**Set problem**
Copy out the line that contains "low, high = places.min(0), places.max(0)", the line that contains "from typing import NamedTuple", and every line between them, exactly, and nothing else.

________

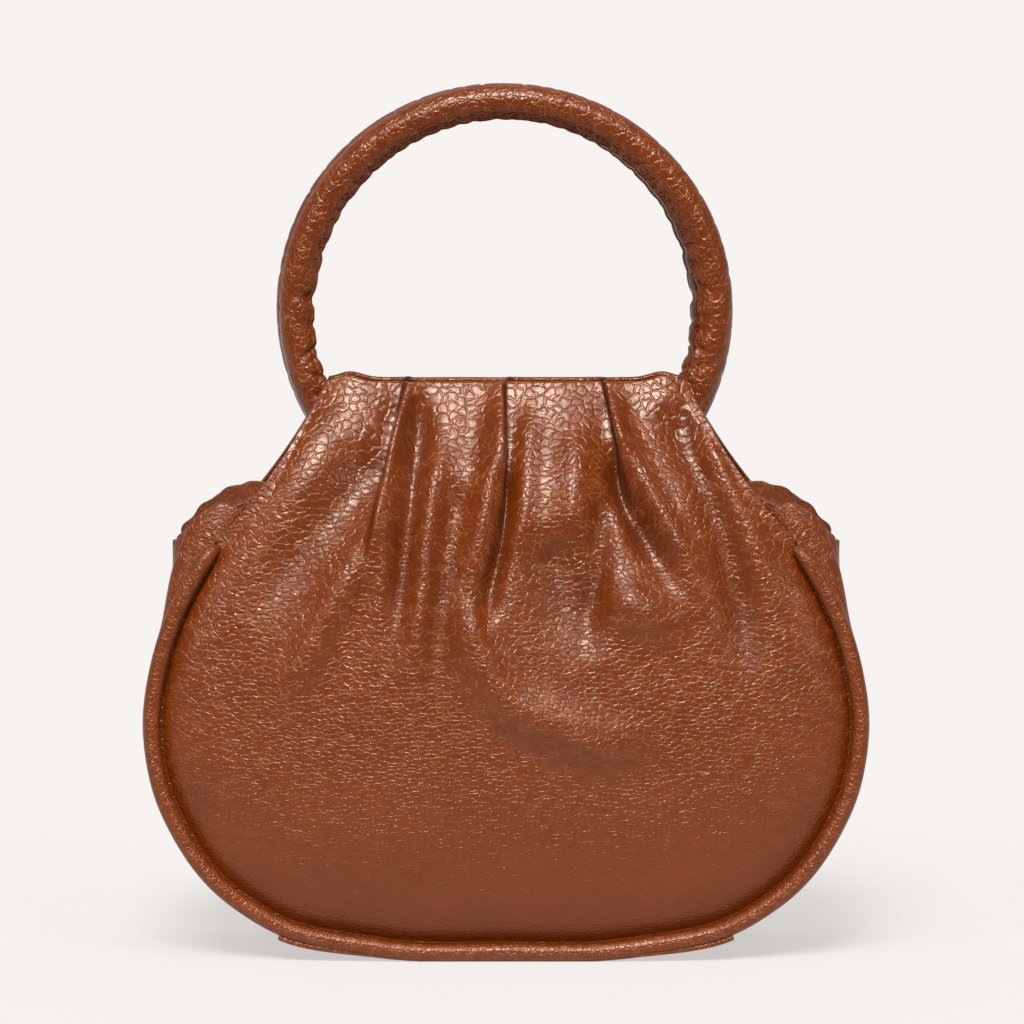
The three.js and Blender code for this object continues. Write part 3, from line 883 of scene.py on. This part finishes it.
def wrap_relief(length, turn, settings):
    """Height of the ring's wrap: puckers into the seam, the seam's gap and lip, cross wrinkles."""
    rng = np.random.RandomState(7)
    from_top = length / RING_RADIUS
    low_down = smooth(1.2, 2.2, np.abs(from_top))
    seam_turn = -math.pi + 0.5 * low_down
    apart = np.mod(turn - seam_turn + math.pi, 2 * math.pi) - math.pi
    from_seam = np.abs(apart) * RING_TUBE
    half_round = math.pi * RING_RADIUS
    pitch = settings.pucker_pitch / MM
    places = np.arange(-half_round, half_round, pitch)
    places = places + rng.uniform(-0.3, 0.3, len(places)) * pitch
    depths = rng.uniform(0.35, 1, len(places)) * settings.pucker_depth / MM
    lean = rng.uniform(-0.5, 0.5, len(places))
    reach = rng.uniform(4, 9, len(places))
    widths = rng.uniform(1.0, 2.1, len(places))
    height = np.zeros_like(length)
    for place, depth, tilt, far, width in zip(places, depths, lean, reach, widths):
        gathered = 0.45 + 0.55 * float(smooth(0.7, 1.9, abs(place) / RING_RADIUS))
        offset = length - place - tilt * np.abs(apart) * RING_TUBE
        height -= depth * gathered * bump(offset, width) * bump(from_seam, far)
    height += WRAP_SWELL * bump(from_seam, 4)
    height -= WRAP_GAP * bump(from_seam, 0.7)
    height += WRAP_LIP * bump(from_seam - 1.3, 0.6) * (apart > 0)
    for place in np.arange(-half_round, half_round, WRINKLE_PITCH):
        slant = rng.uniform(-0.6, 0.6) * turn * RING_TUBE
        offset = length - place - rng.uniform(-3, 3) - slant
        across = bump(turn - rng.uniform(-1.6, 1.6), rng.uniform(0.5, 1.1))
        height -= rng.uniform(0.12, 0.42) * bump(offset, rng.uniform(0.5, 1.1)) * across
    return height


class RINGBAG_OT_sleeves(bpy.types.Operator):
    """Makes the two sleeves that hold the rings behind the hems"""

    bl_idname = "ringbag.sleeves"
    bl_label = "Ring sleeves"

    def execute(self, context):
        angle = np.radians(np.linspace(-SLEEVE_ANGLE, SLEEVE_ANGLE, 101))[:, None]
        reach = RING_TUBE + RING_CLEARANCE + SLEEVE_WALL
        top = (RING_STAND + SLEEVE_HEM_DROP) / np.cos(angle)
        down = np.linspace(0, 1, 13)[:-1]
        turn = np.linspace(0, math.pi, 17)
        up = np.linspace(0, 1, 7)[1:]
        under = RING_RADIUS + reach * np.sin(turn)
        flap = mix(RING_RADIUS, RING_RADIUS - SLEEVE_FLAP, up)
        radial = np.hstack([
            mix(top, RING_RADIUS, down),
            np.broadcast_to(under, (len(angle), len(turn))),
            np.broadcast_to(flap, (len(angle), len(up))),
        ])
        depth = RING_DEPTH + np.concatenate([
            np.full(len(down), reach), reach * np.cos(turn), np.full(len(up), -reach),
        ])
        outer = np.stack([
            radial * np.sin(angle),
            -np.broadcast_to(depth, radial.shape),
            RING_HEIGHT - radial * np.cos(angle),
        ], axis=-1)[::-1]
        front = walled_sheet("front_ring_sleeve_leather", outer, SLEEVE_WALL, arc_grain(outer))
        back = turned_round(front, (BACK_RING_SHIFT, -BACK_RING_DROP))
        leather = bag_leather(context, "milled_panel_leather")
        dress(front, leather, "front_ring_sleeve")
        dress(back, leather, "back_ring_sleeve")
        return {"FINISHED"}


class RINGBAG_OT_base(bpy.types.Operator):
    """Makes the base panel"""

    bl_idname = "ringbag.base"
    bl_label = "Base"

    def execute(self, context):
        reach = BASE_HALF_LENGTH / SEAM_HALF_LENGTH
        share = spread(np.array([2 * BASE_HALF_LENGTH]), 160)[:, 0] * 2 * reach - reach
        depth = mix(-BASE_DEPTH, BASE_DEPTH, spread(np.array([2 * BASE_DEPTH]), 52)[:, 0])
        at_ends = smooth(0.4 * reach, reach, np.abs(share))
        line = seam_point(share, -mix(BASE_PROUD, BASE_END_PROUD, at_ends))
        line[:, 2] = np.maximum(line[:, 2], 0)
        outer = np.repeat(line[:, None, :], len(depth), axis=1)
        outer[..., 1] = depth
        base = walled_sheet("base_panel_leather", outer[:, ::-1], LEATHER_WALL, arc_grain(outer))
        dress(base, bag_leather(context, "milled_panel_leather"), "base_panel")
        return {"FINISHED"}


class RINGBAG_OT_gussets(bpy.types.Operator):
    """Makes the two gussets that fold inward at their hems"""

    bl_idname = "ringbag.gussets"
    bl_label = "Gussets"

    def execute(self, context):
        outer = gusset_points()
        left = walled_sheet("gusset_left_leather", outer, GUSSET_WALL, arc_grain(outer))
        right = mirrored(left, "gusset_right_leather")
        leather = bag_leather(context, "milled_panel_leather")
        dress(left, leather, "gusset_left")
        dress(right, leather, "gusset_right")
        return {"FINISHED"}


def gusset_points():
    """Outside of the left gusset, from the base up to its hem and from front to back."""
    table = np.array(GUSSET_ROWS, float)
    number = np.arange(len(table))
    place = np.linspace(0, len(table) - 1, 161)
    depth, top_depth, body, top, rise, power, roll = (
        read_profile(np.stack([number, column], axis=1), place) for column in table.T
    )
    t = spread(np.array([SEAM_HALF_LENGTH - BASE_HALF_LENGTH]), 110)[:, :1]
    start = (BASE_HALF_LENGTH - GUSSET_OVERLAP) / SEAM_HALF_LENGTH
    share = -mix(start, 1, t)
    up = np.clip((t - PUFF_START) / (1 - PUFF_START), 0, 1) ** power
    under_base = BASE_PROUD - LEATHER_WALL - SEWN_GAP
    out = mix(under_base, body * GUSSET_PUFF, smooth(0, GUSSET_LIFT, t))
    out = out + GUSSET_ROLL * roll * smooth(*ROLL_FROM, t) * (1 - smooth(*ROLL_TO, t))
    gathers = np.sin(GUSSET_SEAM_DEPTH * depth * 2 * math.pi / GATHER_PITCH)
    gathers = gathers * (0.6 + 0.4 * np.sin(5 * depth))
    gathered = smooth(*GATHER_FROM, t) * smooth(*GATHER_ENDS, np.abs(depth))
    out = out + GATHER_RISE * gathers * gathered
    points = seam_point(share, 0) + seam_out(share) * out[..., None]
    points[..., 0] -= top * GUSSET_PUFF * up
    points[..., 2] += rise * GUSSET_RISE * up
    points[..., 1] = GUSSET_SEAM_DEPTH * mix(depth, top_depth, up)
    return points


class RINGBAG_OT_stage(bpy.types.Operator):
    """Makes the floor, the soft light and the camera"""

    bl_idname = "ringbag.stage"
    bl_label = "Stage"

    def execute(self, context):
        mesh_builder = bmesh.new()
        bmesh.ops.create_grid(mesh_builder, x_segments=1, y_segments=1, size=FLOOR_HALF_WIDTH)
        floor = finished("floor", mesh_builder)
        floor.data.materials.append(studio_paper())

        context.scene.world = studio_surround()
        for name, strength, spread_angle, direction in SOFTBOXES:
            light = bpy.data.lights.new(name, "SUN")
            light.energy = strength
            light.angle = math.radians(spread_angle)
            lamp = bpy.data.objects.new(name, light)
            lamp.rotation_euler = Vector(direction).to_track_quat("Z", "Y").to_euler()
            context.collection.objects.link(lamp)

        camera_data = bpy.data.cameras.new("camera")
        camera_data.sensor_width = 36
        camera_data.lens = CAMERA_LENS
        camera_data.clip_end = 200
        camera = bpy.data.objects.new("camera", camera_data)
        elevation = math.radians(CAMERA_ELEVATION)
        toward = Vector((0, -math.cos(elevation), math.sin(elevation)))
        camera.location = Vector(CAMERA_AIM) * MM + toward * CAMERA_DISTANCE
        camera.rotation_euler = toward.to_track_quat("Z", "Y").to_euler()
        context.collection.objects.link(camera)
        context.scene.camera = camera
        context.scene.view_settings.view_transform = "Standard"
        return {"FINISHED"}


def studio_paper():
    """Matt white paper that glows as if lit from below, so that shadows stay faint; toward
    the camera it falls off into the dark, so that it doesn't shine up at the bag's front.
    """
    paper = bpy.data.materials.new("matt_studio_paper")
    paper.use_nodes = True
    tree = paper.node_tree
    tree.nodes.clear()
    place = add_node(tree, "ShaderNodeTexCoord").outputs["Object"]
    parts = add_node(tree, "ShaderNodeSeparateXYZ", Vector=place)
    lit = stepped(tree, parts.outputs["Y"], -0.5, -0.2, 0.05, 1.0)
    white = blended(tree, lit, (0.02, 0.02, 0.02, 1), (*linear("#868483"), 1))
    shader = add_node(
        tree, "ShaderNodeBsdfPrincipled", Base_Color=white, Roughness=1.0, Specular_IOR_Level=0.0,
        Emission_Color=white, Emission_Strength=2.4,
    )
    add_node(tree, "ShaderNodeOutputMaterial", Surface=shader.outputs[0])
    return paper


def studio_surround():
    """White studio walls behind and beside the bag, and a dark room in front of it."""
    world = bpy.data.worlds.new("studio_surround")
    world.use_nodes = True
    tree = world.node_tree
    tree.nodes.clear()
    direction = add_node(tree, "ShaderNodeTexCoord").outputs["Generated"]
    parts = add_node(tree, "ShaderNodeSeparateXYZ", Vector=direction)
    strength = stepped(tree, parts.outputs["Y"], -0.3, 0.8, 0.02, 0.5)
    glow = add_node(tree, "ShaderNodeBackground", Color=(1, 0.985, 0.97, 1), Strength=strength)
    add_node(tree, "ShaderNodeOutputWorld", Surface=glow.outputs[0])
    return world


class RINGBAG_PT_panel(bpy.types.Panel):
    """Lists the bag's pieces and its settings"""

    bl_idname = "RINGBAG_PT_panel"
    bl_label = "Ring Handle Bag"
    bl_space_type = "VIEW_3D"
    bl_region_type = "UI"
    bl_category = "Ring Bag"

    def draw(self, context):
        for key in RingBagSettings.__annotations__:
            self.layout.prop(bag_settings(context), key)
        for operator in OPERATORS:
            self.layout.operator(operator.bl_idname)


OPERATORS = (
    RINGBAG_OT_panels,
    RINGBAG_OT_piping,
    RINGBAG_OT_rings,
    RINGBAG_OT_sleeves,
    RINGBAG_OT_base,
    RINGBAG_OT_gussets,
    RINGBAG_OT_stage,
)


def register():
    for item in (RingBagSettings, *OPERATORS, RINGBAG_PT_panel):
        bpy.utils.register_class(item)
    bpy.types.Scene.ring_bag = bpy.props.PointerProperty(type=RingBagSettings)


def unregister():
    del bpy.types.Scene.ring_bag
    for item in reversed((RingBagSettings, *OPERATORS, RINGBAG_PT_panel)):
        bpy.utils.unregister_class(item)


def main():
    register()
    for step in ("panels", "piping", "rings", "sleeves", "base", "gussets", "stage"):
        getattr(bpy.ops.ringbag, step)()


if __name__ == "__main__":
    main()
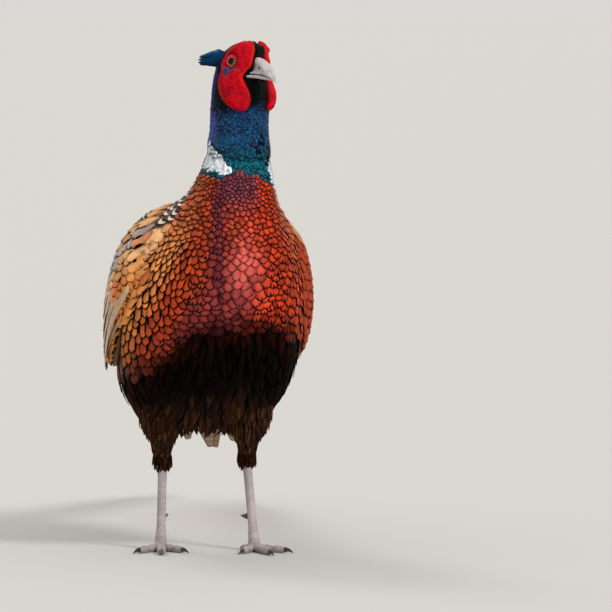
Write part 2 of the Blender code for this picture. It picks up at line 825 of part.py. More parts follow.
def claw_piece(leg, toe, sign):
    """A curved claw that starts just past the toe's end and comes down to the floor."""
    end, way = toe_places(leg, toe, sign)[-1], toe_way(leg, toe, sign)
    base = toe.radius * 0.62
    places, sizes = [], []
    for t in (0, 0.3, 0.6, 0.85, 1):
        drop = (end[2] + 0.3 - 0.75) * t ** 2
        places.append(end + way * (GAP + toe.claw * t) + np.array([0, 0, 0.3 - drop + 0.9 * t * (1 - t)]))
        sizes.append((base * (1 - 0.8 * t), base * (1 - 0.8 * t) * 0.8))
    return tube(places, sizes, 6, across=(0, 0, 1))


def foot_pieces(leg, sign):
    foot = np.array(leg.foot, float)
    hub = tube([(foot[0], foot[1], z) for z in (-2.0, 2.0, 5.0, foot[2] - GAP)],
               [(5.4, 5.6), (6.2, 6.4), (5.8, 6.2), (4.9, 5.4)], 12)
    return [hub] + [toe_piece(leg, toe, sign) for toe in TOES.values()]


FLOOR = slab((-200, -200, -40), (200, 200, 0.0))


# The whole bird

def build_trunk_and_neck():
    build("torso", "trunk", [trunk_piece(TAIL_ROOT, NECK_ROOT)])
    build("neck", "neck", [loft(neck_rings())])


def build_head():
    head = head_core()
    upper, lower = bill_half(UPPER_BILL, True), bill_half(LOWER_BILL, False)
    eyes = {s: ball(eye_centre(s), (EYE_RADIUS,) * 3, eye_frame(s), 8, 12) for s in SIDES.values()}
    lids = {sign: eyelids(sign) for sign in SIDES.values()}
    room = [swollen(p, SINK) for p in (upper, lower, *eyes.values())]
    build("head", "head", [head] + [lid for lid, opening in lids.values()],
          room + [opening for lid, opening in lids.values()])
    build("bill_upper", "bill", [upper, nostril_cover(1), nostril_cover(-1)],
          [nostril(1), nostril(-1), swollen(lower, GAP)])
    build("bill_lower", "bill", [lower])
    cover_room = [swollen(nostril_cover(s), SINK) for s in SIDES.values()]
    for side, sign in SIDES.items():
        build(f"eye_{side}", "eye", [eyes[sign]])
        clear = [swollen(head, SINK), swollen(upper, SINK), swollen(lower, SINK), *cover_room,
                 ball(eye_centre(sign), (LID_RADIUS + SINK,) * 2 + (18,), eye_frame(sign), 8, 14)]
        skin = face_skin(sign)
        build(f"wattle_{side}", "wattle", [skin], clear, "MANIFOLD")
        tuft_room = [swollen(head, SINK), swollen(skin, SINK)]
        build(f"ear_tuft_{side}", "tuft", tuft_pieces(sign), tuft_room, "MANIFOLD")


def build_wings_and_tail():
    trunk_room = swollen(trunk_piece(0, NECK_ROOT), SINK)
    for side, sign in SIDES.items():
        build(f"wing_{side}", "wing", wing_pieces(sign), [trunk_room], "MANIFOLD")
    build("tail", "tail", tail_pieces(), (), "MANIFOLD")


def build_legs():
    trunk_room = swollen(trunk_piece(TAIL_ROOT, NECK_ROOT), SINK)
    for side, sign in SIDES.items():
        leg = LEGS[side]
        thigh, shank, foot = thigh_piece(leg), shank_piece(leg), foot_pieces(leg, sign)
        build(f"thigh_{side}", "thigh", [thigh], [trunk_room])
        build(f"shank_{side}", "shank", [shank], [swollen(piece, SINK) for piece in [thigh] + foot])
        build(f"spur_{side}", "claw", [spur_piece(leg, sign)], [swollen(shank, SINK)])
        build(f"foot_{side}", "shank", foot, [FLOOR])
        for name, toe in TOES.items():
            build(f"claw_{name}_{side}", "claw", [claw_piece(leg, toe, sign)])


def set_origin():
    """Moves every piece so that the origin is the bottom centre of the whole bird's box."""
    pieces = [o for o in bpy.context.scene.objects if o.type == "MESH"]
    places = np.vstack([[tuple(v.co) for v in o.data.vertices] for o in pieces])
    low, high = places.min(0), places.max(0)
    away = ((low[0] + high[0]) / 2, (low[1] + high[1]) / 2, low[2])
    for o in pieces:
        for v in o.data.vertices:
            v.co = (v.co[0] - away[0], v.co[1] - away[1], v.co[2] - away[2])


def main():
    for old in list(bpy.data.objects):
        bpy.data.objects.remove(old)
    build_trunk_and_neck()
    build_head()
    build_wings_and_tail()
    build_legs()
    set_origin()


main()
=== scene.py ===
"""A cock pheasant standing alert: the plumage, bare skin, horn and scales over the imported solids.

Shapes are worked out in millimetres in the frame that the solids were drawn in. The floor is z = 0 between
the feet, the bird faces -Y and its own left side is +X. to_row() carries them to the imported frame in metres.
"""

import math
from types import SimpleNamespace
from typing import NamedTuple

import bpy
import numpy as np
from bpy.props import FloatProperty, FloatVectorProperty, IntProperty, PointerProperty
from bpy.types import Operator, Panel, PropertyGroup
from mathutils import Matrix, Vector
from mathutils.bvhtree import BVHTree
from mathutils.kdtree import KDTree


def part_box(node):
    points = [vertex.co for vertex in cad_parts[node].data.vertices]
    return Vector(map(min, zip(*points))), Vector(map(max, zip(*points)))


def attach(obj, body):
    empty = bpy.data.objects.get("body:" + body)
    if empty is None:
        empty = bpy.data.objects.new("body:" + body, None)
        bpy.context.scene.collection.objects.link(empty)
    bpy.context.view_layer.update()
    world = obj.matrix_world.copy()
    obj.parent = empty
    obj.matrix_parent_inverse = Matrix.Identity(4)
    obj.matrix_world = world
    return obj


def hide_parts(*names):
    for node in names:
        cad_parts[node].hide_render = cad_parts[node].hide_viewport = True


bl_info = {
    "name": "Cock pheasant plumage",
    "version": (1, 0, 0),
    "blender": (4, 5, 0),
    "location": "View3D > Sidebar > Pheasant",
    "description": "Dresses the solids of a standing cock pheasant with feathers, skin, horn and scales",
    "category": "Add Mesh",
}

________

**Solved problem**
    low, high = places.min(0), places.max(0)
    away = ((low[0] + high[0]) / 2, (low[1] + high[1]) / 2, low[2])
    for o in pieces:
        for v in o.data.vertices:
            v.co = (v.co[0] - away[0], v.co[1] - away[1], v.co[2] - away[2])


def main():
    for old in list(bpy.data.objects):
        bpy.data.objects.remove(old)
    build_trunk_and_neck()
    build_head()
    build_wings_and_tail()
    build_legs()
    set_origin()


main()
=== scene.py ===
"""A cock pheasant standing alert: the plumage, bare skin, horn and scales over the imported solids.

Shapes are worked out in millimetres in the frame that the solids were drawn in. The floor is z = 0 between
the feet, the bird faces -Y and its own left side is +X. to_row() carries them to the imported frame in metres.
"""

import math
from types import SimpleNamespace
from typing import NamedTuple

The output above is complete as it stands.